Странное исключение было сделано только для Деспины, рванувшей со своими спутниками верст за пятьсот на север от стольного града. Как бы ни были предубеждены против Софьи позднейшие авторы, вряд ли в 1480 году москвичи, и без того настроенные против Софьи, оставили ее отъезд без язвительных комментариев. Возмущались не только простые горожане. Побег Софьи вызвал неудовольствие у части московской знати.
Мы с сомнением относимся к якобы имевшей место склонности великого князя слушать советы сторонников замирения с ордынцами, но это не означает, что таких советников не существовало вовсе: «Тогда же быша многа размышлениа во многих человецех: овии тщахуся до крове и до смерти с поганными братися; овии же на бегство умышляху, своего живота щадяще, Землей же Русстей предателей хотяху явитися, а безсерменом норовники», — сообщает летопись.
Такими норовниками предстают лица, составившие Софье компанию во время вояжа на Белоозеро — представители старомосковских боярских фамилий Василий Борисович Тучков и Андрей Михайлович Плещеев. Братья Василий и Иван Тучко еще с 60-х годов занимали ключевые позиции и в думе и при дворце. В Боярской думе образца 1475 года было трое Морозовых. Третий «думец» из морозовского рода — Григорий Васильевич — оставался у великой княгини осенью 1485 года, когда Иван III во главе войска выступил в поход на Тверь.
После умирения удельных смутьянов, разгрома новгородской оппозиции настало время навести порядок в Кремле. Великий князь решил расправиться с наиболее влиятельными сторонниками Деспины, и пусть не сразу, а постепенно задуманное воплотил. Около 1483 года Иван III повелел распустить дворы братьев Тучко-Морозовых, еще одного Морозова — Михаила Яковлевича Русалки и других старомосковских родов. В 1485 году братья Тучко-Морозовы были «поиманы». Клан Морозовых потерпел сокрушительное поражение. Следующее поколение рода начало свою думскую карьеру не с боярства, а с чина окольничих.

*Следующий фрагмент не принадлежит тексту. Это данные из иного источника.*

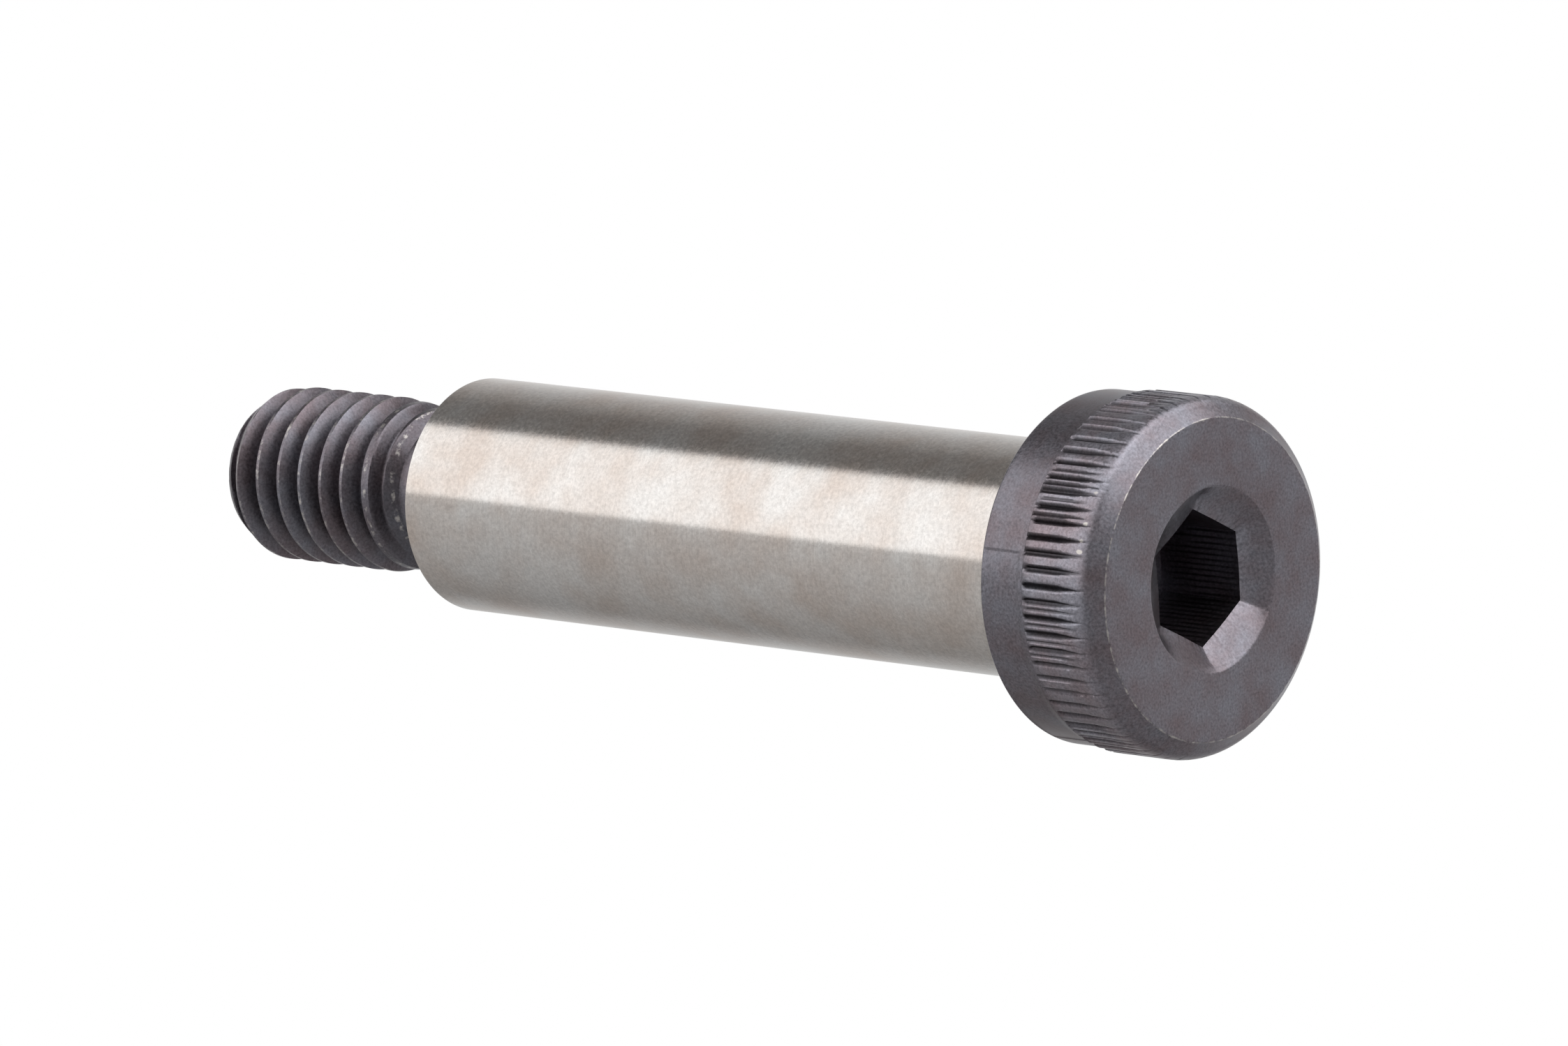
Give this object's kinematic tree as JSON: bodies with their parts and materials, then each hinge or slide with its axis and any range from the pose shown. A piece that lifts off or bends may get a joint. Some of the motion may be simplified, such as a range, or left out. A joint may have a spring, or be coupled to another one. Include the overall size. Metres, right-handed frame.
{
  "type": "shoulder bolt",
  "caption": "Socket-head shoulder bolt: knurled black head with a hexagon socket, ground cylindrical shoulder and a smaller threaded stud.",
  "frame": {"origin": "centre of the head's flat face, on the bolt's axis", "axes": "+Z along the bolt's axis from the head towards the thread; two corners of the hexagon socket on the X axis"},
  "size_m": [0.019, 0.019, 0.0682],
  "materials": {
    "black_oxide": "black oxide over forged and rolled steel, satin",
    "ground_steel": "cylindrically ground, fine circumferential lines"
  },
  "bodies": {
    "root": {"shoulder_bolt": "black_oxide"}
  },
  "joints": []
}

А. А. Зимин полагает, что опала Морозовых связана с укреплением позиций Ивана Молодого и ухудшением положения при великокняжеском дворе Софьи. Несомненно, отношение великого князя к Деспине переменилось к худшему. А вот невестка Елена Стефановна, или Елена Волошанка, явно пришлась по душе государю. Трудно судить, испытывал ли Иван Васильевич «комплекс» перед честолюбивой, энергичной и образованной Софьей Палеолог.